● Written instruction
Locate all lines with the word "that". Copy them.
--- Start ---
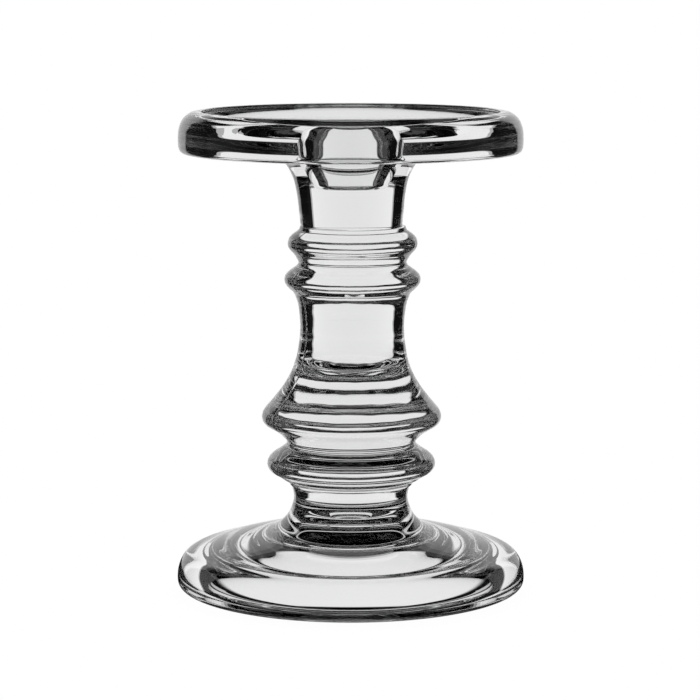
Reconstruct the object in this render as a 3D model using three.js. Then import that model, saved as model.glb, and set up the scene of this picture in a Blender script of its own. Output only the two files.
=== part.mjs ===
// Pressed-glass candlestick, 137 mm tall: a round foot, a moulded stem with
// knops and a rimmed dish, three solid pieces of clear glass standing on each
// other on one axis. The foot is hollow underneath. The dish takes a pillar
// candle in its recess or a taper in the blind conical socket at its centre.
//
// Millimetres, +Z up, origin at the middle of the foot's underside.

import * as THREE from 'three';

// ---------------------------------------------------------------- dimensions

const SEGMENTS = 48;            // facets round the axis
const WELD_GAP = 0.3;           // clearance kept at each weld line

// foot
const FOOT_R = 50.0;            // largest radius of the foot
const FOOT_BEARING_R = 45.6;    // outer edge of the ring the foot stands on
const HOLLOW_R = 44.58;         // inner edge of that ring, mouth of the hollow
const HOLLOW_Z = 20.28;         // highest place of the hollow, under the neck
const BOSS_Z = 16.84;           // small boss left in the middle of the hollow
const FOOT_SHOULDER_Z = 10.7;   // top of the rounded rim of the foot
const LOWER_NECK_R = 16.35;     // narrowest place of the lower neck

// stem
const STEM_BOTTOM_Z = 30.1;     // weld line, foot to stem
const STEM_TOP_Z = 104.3;       // weld line, stem to dish
const RING_R = 24.12;           // lower ring knop
const RING_Z = 36.1;
const BELL_R = 25.72;           // bell knop
const BELL_Z = 49.6;
const WAIST_R = 14.84;          // waist above the bell
const WAIST_Z = 75.2;
const LOWER_BEAD_R = 19.4;      // lower of the twin beads
const LOWER_BEAD_Z = 89.2;
const UPPER_BEAD_R = 18.45;     // upper of the twin beads
const UPPER_BEAD_Z = 99.6;

// dish
const UPPER_NECK_R = 14.6;      // narrowest place of the upper neck
const DISH_R = 48.92;           // outside of the dish
const DISH_UNDER_Z = 125.0;     // flat underside of the dish
const DISH_TOP_Z = 136.9;       // top of the rounded rim
const RIM_CREST_R = 43.4;       // where the rim is highest
const RECESS_R = 38.2;          // flat floor for a pillar candle
const FLOOR_Z = 132.3;
const SOCKET_R = 11.2;          // conical taper socket, just under its mouth
const SOCKET_MOUTH_R = 12.8;    // its rounded mouth
const SOCKET_LOW_R = 7.2;       // at the bottom of the cone
const SOCKET_FLOOR_Z = 115.6;
const SOCKET_CORNER_R = 2.4;    // rounding at the bottom of the socket

// ------------------------------------------------------------------- helpers

// A smooth run through the given [radius, height] stations.
function curve(stations, steps) {
  const line = new THREE.SplineCurve(stations.map(([r, z]) => new THREE.Vector2(r, z)));
  return line.getSpacedPoints(steps).map((p) => [p.x, p.y]);
}

// A circular arc in the profile plane, angles in degrees from +radius to +Z.
function arc(cr, cz, rad, from, to, steps) {
  const points = [];
  for (let i = 0; i <= steps; i++) {
    const a = THREE.MathUtils.degToRad(from + ((to - from) * i) / steps);
    points.push([cr + rad * Math.cos(a), cz + rad * Math.sin(a)]);
  }
  return points;
}

// One closed body of revolution about +Z from a profile that starts on the
// axis at the bottom and ends on the axis at the top.
function turned(name, profile, color) {
  const points = [];
  for (const [r, z] of profile) {
    const last = points[points.length - 1];
    if (last && Math.hypot(last.x - r, last.y - z) < 0.02) continue;
    points.push(new THREE.Vector2(Math.max(r, 0), z));
  }
  const geometry = new THREE.LatheGeometry(points, SEGMENTS);
  geometry.rotateX(Math.PI / 2);
  const material = new THREE.MeshStandardMaterial({
    color, roughness: 0.03, metalness: 0, transparent: true, opacity: 0.35,
  });
  const mesh = new THREE.Mesh(geometry, material);
  mesh.name = name;
  return mesh;
}

// --------------------------------------------------------------------- pieces

// Foot: a rounded disc, hollowed out deeply underneath so that it stands on a
// narrow ring, rising through a soft fillet into the lower neck. The hollow has
// a domed middle with a small boss, a low ridge and a channel inside the rim.
const footProfile = [
  [0, BOSS_Z],
  ...curve([
    [1.5, BOSS_Z - 0.19], [4, 15.22], [7.5, 20.12], [11, HOLLOW_Z], [14.5, 17.42],
    [18, 12.3], [24, 12.44], [30, 3.36], [36, 6.04], [38.7, 8.14], [41, 1.73],
    [43.68, 0.69], [HOLLOW_R, 0],
  ], 34),
  [FOOT_BEARING_R, 0],
  ...curve([
    [FOOT_BEARING_R + 1.1, 0.08], [48.1, 0.32], [49.1, 0.8], [49.8, 1.6],
    [FOOT_R, 2.9], [49.9, 4.6], [49.35, 6.8], [48.1, 8.9], [46.3, 10.2],
    [44.3, FOOT_SHOULDER_Z],
  ], 10),
  ...curve([
    [44.3, FOOT_SHOULDER_Z + 0.03], [40.6, 12.0], [35.3, 13.6], [30.0, 14.95],
    [25.5, 15.95], [22.2, 17.05], [19.7, 18.8], [18.0, 21.0], [16.9, 23.2],
    [LOWER_NECK_R, 25.5], [16.55, 27.6], [17.2, STEM_BOTTOM_Z - WELD_GAP],
  ], 12),
  [0, STEM_BOTTOM_Z - WELD_GAP],
];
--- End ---
● Response for this exercise
Reconstruct the object in this render as a 3D model using three.js. Then import that model, saved as model.glb, and set up the scene of this picture in a Blender script of its own. Output only the two files.
const HOLLOW_R = 44.58;         // inner edge of that ring, mouth of the hollow
// One closed body of revolution about +Z from a profile that starts on the
// Foot: a rounded disc, hollowed out deeply underneath so that it stands on a